Robot work envelope visualization

Open gonzalocasas opened this issue 4 years ago • 4 comments

Feature Request

To ease planning tasks and improve understanding of the limits of each robot, it would be desirable to provide access to the 3D work envelope (work space) of a robot model, and allow its visualization via robot artists.

gonzalocasas avatar Dec 06 '19 06:12 gonzalocasas

http://wiki.ros.org/reuleaux

gonzalocasas avatar Dec 06 '19 08:12 gonzalocasas

The kind of envelope contours you see in robotstudio are pretty easy to integrate, can share some code if your interested

jf--- avatar Dec 06 '19 11:12 jf---

@jf--- sure! it would be great!

gonzalocasas avatar Dec 06 '19 12:12 gonzalocasas

Hi all, I am glad this is already a feature request. I intend to start working on this, implementing what I devleoped in my thesis. I did not know about the ROS reuleaux package, but there are several publications from robotics contexts about different concepts for dexterous workspace defitions :

G. Castelli, E. Ottaviano, and M. Ceccarelli. "A fairly general algorithm to evaluate workspace characteristics of serial and parallel manipulators." In: Mechanics based design of structures and machines 36.1 (2008), pp. 14]

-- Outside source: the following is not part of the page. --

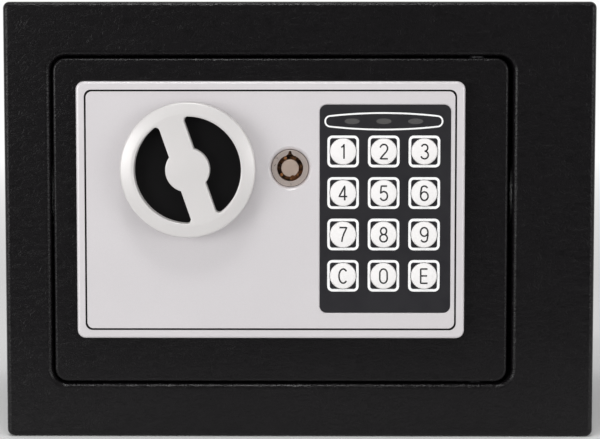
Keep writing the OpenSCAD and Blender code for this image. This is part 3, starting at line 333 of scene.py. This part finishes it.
def circuit_board(name, color):
    """Solder mask over faint copper tracks."""
    f = Finish(name, color, 0.32)
    tracks = f.node("ShaderNodeTexBrick")
    tracks.inputs["Scale"].default_value = 180
    tracks.inputs["Mortar Size"].default_value = 0.06
    f.link(f.place, tracks.inputs["Vector"])
    f.feed("Base Color", f.blend(tracks.outputs["Fac"], shade(color, 0.8), shade(color, 1.5)))
    f.bump(f.noise(700, detail=2), 0.02 * MM, 0.4)
    return f.material


def ribbon(name, color):
    """Flat cable: parallel cores under grey insulation."""
    f = Finish(name, color, 0.5)
    waves = f.node("ShaderNodeTexWave", bands_direction="X")
    waves.inputs["Scale"].default_value = 250
    f.link(f.place, waves.inputs["Vector"])
    f.feed("Base Color", f.blend(waves.outputs["Fac"], shade(color, 0.6), shade(color, 1.1)))
    f.bump(waves.outputs["Fac"], 0.1 * MM, 0.8)
    return f.material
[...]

J.-P. Merlet. "Geometrical determination of the workspace of a constrained parallel manipulator". In: Advances in Robot Kinematics, Fer- rare, Italy, Sept (1992), pp. 7.

T. Lee and D. Yang. "On the evaluation of manipulator workspace". In: Journal of Mechanisms, Transmissions, and Automation in Design 105.1 (1983), pp. 70.

The high level pseudo code I used for a generating a task specific reach envelope specific to a robotic configuration utilizing an IK solver is:

  1. Based on task constraints, determine how the frames should be oriented relative to the robot base and or to different reference geometry (meshes, ect).

  2. Strategically reduce the DoF in the system. For example, the first and last degree axis of a spherical wrist robot in the system can usually be ignored in the case where the Tool origin is close to the Flange Z-Axis.

  3. Generate a system of frames with uniform spacing based on these two criteria.

  4. Test each frame in each of the unique congurations for reachabilty with an IK solver. Add the plane it to the solution set if it is reachable and does not cause a collision.

I would implement this for now and then also think to expand to kinematically redundant robots with a method with FK. Its also important in the case of 6 axis robots that the reach envelope is specific to a IK solution (not all 8 solutions) because in general you can not switch configurations in the middle of a task.

lvasey avatar Mar 06 '20 11:03 lvasey